What is asked: Copy out lines with the word "collection" from the material that follows.

(Entries with model source code)
§
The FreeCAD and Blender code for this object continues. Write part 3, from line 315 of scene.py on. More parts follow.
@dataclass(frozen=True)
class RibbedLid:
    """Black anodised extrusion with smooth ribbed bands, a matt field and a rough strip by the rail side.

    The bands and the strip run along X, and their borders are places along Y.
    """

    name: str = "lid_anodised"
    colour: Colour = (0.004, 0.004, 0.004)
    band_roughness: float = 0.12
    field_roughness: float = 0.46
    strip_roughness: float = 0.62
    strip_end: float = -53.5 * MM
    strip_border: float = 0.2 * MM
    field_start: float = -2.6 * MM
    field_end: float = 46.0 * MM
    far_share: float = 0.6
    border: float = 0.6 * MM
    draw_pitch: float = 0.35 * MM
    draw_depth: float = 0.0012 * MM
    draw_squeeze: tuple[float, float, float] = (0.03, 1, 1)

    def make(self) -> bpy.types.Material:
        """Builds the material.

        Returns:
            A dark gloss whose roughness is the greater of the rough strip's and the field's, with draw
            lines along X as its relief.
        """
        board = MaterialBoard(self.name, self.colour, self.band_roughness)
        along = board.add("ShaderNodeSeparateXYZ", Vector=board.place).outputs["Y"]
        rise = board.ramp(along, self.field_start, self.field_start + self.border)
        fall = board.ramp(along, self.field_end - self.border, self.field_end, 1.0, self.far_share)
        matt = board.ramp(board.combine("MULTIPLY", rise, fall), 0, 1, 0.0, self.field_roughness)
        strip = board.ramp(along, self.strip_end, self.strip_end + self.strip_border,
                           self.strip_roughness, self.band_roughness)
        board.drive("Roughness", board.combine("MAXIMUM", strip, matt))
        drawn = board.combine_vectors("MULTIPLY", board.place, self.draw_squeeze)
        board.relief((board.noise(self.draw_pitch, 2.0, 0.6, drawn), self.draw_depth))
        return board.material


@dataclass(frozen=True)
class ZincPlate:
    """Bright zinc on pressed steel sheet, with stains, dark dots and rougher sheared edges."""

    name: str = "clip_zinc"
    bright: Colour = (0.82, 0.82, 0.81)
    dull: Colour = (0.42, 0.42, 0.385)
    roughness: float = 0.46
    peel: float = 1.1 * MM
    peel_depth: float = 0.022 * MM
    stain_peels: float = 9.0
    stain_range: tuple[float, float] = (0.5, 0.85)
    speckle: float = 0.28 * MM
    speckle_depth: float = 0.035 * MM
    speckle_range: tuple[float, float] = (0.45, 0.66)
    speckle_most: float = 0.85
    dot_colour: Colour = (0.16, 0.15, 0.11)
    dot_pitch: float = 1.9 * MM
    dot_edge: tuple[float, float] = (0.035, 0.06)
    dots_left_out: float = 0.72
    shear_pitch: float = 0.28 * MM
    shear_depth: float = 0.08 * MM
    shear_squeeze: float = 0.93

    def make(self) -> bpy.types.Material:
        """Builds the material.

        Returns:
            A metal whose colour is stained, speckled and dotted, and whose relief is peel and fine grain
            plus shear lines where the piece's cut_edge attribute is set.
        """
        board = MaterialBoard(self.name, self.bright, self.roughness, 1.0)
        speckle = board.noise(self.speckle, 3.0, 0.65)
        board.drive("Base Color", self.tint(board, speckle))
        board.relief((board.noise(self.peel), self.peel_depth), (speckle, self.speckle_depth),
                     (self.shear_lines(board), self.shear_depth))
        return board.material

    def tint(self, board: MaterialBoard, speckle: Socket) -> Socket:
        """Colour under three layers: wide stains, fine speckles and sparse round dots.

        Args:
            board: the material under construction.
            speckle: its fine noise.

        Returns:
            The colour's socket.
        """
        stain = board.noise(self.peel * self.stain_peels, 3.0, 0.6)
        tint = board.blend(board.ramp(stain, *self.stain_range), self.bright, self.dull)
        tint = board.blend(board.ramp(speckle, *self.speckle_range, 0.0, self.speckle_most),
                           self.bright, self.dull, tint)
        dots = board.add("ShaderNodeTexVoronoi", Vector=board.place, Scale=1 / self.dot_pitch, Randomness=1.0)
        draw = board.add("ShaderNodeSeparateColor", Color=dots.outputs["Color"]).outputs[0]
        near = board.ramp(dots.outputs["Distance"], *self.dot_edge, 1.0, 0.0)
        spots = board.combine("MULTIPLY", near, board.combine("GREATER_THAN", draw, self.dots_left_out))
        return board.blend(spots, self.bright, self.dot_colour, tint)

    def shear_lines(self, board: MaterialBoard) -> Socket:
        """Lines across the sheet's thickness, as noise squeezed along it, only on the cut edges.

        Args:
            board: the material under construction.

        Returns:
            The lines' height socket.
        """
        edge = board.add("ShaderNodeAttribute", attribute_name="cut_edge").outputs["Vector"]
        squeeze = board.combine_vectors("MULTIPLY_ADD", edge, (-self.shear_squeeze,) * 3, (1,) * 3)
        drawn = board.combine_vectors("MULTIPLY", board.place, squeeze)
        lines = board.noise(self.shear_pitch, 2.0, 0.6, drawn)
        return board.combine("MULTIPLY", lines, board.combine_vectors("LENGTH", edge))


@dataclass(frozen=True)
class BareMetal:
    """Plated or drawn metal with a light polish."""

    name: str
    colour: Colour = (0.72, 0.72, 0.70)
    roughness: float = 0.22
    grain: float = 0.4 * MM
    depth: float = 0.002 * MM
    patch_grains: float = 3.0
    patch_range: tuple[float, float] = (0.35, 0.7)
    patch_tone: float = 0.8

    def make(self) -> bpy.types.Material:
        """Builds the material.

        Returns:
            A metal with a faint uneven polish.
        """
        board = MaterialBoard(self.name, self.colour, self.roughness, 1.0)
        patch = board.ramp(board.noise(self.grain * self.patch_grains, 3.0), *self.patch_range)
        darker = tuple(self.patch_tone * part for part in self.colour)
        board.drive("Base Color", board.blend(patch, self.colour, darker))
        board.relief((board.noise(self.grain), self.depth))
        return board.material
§
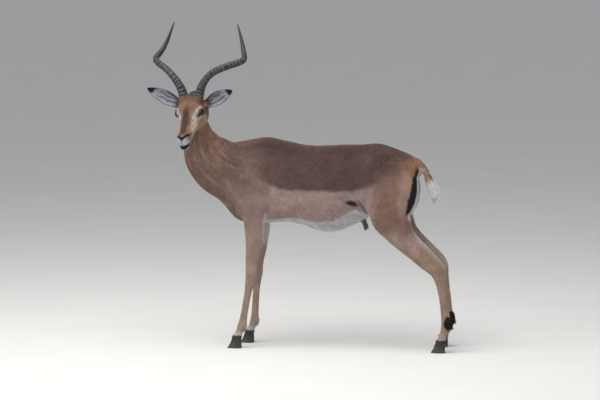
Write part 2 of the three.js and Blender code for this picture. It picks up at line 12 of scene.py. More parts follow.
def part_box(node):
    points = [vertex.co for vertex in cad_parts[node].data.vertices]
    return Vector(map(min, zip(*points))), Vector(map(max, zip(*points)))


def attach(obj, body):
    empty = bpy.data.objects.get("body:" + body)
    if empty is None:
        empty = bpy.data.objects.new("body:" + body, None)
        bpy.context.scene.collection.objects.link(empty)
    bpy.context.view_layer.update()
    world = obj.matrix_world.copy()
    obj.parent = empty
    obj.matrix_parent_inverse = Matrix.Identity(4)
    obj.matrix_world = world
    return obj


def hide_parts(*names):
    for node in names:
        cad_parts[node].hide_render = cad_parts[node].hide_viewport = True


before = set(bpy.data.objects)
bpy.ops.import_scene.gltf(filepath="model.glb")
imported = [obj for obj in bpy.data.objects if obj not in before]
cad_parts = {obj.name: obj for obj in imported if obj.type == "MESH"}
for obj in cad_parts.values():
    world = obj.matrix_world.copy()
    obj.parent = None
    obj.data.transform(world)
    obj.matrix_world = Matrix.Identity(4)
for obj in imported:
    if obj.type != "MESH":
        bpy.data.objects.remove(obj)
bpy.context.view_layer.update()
§
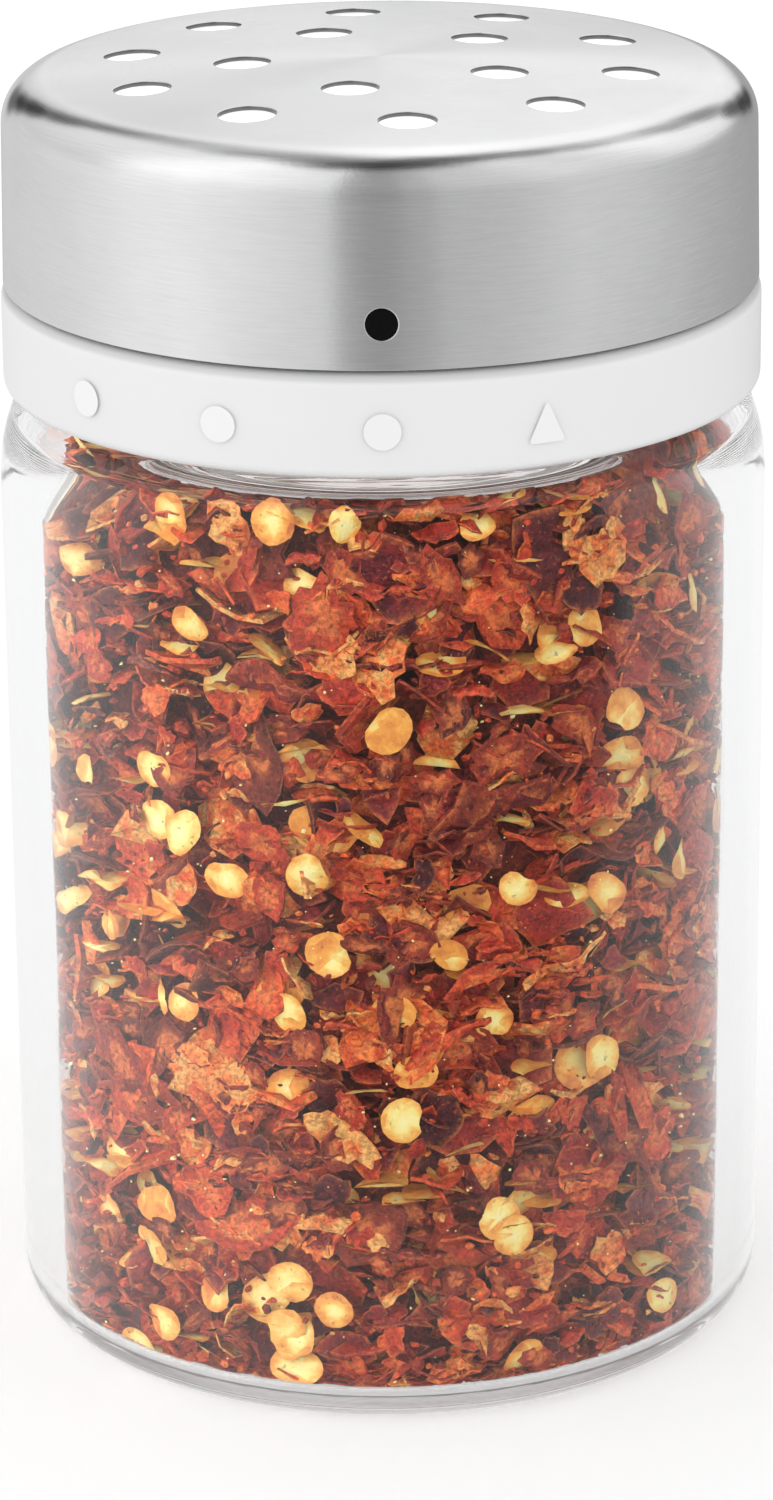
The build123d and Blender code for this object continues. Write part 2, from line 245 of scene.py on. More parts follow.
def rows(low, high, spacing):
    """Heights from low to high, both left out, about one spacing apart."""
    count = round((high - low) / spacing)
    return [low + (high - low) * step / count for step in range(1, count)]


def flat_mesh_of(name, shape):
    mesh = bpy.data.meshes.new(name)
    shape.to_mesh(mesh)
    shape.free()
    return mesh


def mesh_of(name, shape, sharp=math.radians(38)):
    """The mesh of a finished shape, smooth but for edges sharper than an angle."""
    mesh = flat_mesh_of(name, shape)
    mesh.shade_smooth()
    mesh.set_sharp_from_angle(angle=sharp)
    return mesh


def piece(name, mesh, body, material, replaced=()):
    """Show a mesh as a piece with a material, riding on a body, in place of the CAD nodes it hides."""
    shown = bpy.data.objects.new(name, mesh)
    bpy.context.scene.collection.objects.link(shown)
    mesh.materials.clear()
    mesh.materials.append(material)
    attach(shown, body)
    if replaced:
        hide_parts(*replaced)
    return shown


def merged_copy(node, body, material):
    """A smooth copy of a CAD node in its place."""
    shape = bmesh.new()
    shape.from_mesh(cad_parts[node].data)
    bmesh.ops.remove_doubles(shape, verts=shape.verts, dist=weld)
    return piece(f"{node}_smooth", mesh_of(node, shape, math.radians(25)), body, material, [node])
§
Result:
        bpy.context.scene.collection.objects.link(empty)
    bpy.context.scene.collection.objects.link(shown)